**WRITTEN REQUEST**.
Report only how many lines of the entries below contain the string "lifts".

**EXERCISE MATERIAL**.

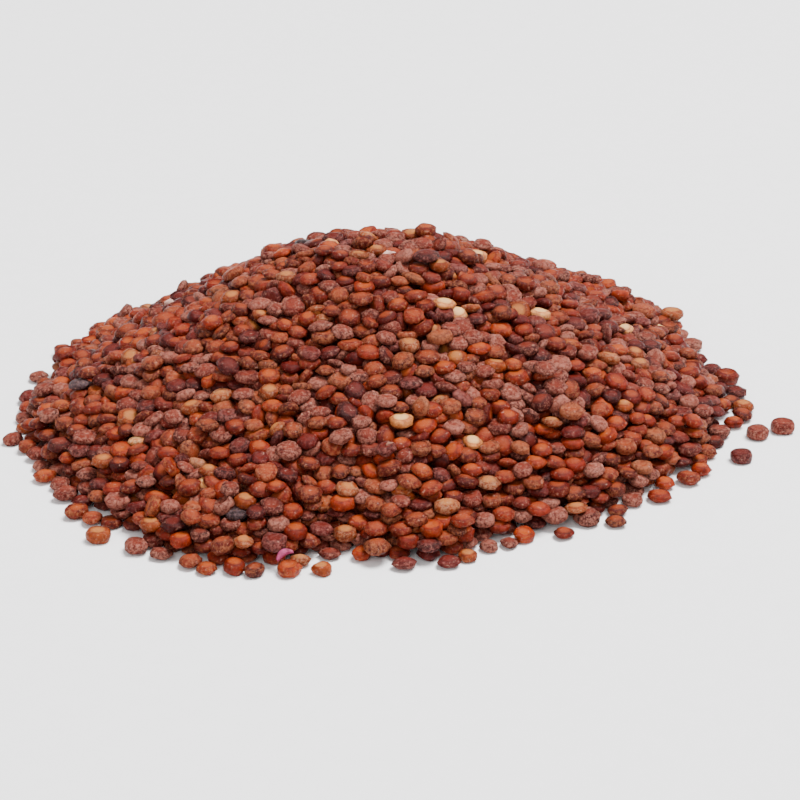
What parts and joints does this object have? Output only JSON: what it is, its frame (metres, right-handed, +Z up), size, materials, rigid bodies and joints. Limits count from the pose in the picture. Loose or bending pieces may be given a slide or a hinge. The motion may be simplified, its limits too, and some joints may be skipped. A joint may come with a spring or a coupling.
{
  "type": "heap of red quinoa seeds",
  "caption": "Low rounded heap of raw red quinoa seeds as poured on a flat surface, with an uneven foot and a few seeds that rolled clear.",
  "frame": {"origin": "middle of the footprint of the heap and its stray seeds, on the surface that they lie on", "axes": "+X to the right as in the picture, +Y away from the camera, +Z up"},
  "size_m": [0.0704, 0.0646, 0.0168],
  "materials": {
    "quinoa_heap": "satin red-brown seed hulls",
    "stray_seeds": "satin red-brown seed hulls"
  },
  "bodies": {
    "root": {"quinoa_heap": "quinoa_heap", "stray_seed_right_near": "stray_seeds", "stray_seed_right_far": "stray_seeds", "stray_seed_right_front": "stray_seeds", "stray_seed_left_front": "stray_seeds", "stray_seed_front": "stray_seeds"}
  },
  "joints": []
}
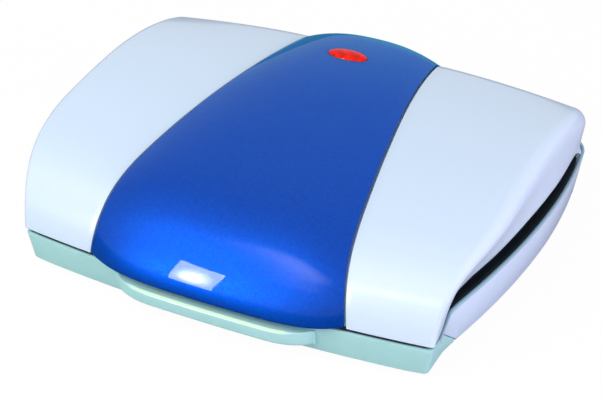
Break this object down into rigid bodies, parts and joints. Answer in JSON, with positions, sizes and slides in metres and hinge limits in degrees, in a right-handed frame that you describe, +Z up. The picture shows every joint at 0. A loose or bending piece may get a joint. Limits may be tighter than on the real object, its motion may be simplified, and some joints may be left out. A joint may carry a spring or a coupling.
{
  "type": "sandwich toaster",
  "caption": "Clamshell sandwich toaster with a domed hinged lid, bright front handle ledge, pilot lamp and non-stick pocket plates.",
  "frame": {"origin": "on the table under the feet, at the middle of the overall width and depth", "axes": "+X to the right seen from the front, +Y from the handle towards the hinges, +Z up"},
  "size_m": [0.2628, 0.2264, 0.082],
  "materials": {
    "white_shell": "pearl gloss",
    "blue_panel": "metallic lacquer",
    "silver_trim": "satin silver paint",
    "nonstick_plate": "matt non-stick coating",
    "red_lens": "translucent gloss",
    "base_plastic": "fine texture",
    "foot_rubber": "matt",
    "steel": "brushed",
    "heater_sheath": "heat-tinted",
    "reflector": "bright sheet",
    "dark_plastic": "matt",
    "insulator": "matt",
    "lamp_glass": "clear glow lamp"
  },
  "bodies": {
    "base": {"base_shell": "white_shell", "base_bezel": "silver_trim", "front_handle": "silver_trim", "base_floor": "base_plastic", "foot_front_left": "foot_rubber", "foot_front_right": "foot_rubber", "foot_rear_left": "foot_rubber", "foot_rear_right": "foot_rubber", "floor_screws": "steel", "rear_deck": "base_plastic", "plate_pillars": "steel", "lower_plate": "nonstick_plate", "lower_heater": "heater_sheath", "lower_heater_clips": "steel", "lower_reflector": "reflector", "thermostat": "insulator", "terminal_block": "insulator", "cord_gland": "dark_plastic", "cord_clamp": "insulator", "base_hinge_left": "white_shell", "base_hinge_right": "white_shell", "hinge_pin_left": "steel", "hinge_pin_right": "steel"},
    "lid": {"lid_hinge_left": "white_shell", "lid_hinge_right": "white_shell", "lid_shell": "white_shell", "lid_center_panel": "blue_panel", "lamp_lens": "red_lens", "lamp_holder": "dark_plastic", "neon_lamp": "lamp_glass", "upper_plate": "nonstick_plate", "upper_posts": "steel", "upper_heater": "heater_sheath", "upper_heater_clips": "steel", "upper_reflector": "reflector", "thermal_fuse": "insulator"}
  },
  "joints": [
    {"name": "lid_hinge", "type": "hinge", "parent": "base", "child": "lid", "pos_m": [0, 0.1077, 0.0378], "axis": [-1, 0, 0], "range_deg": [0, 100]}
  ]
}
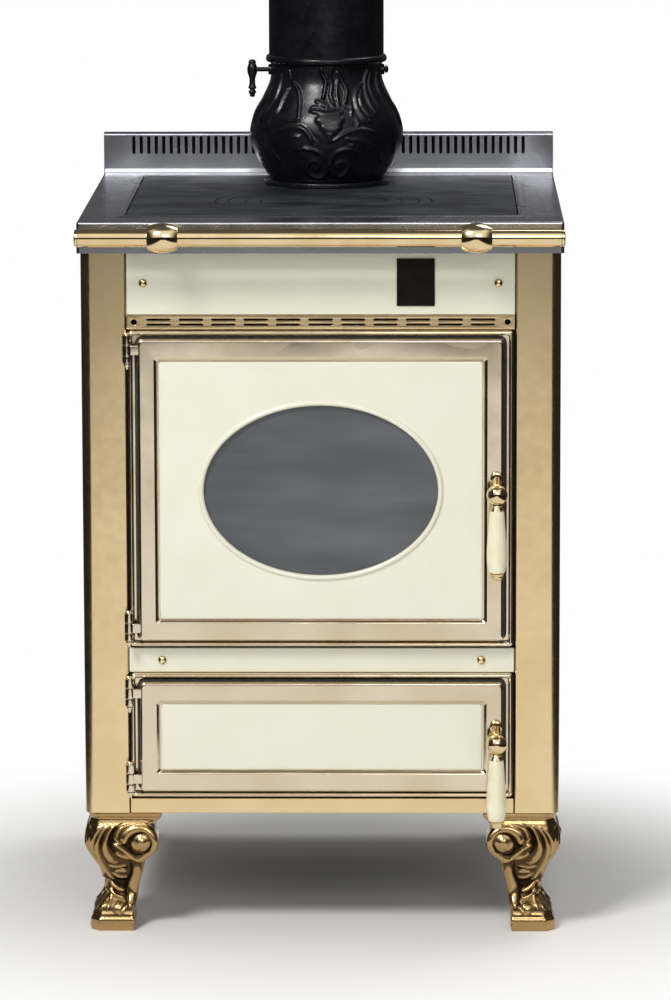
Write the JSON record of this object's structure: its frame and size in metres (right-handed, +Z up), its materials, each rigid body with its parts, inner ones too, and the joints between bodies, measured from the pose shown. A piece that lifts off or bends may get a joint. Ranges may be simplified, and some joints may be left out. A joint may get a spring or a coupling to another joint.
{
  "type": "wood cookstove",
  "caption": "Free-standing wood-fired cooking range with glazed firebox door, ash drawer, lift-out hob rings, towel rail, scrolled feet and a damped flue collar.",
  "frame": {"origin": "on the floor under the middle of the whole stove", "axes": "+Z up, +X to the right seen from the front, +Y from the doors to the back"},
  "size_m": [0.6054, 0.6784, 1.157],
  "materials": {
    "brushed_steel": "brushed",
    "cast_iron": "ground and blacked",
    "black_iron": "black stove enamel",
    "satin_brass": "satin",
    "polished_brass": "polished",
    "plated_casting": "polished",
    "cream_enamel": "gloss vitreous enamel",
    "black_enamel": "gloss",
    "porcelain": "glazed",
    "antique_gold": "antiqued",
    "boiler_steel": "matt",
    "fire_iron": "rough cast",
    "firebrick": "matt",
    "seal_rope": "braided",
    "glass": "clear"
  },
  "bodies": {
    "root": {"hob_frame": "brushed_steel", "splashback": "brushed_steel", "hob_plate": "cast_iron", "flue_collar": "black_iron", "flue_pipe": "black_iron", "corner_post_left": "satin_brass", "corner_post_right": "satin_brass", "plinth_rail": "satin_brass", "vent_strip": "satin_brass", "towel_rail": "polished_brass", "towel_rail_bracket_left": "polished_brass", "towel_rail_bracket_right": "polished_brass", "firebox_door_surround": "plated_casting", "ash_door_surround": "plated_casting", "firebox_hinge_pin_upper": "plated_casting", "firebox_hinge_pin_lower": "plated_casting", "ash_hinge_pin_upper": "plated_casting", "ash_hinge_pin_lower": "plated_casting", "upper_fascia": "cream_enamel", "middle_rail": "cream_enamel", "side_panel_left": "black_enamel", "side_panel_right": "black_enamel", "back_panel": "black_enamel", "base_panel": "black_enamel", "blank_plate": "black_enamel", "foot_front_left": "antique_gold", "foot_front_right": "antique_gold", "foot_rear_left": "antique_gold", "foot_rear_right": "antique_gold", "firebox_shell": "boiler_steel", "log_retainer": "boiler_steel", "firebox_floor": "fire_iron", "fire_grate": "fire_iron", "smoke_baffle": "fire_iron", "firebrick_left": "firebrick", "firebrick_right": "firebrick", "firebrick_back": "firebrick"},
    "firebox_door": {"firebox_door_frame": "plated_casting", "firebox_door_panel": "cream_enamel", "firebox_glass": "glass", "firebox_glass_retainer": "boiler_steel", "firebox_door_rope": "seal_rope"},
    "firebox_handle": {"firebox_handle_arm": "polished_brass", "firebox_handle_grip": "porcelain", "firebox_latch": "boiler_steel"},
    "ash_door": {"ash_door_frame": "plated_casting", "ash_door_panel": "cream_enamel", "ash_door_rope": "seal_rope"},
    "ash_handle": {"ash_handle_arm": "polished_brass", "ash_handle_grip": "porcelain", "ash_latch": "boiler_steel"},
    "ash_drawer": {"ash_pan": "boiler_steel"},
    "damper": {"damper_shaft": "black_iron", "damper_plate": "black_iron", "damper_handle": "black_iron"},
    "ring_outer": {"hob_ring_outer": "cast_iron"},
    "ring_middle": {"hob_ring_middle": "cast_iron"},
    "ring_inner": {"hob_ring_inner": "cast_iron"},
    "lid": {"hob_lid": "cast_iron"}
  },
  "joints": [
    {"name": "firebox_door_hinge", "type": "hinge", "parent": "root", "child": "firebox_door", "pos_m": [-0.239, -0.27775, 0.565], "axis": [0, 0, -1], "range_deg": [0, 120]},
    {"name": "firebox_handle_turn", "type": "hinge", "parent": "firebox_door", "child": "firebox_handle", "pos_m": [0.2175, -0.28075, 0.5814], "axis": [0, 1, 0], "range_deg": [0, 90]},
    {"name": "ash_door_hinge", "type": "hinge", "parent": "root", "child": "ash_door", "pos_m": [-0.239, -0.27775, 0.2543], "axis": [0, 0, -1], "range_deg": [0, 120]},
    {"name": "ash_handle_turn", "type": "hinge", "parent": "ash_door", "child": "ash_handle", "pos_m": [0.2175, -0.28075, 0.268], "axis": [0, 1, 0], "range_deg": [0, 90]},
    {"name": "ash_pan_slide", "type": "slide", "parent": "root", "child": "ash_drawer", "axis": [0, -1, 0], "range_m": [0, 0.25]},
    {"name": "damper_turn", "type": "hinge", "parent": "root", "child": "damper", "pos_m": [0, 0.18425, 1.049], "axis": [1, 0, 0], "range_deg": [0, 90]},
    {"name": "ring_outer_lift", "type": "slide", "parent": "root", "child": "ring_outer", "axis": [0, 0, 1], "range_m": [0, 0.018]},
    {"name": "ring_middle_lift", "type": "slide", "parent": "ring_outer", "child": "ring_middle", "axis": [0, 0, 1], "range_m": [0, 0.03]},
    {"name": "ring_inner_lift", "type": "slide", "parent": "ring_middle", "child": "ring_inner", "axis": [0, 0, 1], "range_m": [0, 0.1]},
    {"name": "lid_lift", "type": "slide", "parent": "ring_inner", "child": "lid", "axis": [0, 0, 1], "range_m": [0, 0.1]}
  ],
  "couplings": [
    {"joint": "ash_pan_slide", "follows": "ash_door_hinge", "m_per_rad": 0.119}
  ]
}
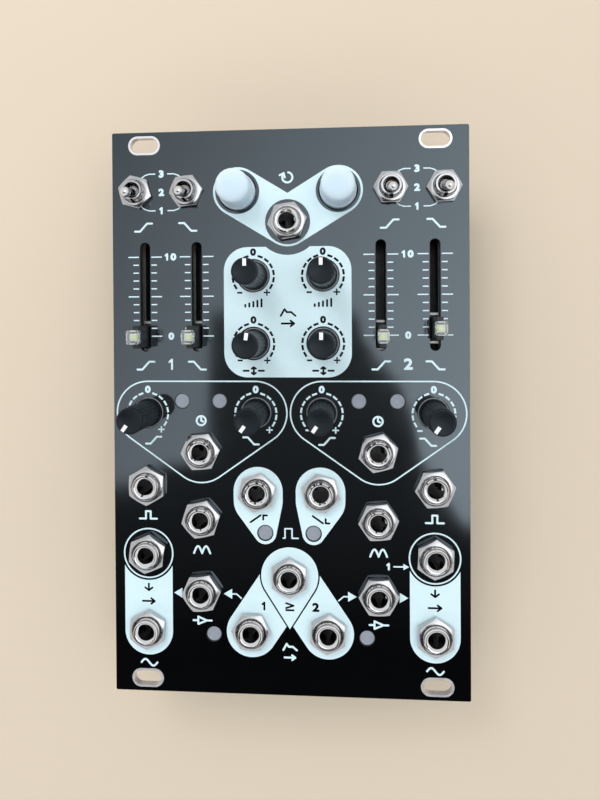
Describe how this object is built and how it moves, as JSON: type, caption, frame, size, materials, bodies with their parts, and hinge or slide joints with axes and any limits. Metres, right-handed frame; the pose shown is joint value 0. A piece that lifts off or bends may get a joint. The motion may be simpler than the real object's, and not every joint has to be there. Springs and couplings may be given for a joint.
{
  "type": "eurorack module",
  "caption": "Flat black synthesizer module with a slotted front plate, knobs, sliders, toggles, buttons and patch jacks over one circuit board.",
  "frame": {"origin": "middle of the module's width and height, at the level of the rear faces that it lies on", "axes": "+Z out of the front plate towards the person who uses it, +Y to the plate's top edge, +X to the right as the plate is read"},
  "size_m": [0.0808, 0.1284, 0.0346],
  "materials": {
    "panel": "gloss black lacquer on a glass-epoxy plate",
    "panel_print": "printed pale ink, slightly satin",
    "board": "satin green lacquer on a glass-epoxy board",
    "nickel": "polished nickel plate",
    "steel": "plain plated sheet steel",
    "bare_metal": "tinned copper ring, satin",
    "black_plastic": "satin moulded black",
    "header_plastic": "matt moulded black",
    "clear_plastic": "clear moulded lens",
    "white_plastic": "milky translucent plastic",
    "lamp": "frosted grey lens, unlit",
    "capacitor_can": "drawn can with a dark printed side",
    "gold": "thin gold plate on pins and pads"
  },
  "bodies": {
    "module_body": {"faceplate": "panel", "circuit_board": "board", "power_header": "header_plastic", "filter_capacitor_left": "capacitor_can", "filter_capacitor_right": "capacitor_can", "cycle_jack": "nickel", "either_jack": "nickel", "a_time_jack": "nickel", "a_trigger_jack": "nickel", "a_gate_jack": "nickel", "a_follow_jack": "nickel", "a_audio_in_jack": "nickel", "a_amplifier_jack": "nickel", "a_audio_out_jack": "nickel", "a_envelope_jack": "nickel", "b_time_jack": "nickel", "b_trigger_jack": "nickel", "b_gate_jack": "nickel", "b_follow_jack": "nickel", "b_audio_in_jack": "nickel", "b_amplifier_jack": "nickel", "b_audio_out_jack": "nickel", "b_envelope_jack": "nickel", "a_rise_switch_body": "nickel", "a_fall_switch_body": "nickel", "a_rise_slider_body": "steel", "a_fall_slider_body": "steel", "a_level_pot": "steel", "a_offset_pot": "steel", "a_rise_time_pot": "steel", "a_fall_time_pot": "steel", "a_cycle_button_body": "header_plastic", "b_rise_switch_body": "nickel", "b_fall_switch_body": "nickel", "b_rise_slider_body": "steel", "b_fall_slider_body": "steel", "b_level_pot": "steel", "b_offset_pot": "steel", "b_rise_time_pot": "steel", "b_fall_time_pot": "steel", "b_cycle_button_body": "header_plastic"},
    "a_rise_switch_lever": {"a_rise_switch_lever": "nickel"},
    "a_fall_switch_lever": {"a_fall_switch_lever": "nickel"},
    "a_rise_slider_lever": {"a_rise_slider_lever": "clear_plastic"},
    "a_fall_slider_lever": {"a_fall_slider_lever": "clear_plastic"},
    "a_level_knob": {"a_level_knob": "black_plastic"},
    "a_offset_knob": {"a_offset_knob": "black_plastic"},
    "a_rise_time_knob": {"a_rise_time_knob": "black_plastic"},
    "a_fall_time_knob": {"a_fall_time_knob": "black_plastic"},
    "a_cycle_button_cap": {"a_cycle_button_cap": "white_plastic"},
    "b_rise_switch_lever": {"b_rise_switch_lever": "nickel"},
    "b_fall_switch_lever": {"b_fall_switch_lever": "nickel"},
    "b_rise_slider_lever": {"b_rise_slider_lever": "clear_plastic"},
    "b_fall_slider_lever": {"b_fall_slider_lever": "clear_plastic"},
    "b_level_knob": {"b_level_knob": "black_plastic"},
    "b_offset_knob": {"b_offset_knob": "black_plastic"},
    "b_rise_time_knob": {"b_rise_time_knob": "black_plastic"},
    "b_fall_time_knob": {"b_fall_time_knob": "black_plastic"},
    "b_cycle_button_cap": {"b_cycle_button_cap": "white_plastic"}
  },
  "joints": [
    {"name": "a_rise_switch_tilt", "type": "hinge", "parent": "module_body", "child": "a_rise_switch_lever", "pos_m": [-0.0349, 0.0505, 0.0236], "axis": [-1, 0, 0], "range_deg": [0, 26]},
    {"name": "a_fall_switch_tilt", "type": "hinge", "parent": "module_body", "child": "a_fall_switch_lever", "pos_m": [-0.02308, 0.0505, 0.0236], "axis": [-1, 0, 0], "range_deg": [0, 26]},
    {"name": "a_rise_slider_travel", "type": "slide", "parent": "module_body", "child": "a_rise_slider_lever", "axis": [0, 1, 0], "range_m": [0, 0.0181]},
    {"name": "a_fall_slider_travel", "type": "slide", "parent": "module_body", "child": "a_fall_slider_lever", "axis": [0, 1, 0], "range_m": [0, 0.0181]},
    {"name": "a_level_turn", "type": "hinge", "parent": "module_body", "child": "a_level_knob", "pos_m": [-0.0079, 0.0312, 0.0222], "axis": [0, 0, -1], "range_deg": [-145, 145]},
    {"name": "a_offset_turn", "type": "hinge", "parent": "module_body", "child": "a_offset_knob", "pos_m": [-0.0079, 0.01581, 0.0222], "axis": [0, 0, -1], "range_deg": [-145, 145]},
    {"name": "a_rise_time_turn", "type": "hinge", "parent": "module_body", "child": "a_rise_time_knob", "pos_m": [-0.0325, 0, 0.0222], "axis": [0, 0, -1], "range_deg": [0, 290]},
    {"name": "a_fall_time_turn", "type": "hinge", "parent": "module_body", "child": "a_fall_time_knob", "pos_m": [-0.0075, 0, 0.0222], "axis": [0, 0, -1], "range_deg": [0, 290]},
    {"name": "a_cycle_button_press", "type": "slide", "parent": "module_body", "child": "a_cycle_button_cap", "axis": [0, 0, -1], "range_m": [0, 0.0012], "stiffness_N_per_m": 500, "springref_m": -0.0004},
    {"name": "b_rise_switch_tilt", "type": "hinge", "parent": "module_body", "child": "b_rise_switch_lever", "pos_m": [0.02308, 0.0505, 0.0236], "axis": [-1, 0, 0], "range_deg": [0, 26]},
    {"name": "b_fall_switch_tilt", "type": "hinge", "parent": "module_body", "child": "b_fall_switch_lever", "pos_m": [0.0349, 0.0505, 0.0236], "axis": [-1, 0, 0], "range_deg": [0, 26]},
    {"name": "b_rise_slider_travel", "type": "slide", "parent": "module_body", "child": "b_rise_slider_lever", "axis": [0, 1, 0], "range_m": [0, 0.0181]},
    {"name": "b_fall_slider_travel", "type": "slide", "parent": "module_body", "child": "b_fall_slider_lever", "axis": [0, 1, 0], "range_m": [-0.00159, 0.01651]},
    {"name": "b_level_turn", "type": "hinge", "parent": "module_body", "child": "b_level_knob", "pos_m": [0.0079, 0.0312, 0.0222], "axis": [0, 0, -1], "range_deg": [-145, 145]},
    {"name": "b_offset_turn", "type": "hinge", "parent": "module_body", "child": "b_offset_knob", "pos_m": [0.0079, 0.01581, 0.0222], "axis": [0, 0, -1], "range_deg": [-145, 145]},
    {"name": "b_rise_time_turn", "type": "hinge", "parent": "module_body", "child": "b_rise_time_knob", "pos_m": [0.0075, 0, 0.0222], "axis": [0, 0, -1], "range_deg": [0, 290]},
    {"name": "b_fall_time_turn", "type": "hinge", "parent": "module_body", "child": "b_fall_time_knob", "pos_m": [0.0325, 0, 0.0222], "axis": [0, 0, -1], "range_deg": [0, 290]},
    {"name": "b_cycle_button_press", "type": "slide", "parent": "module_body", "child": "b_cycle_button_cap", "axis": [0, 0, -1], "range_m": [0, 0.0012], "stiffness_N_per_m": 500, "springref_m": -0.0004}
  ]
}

**THE OUTPUT**.
2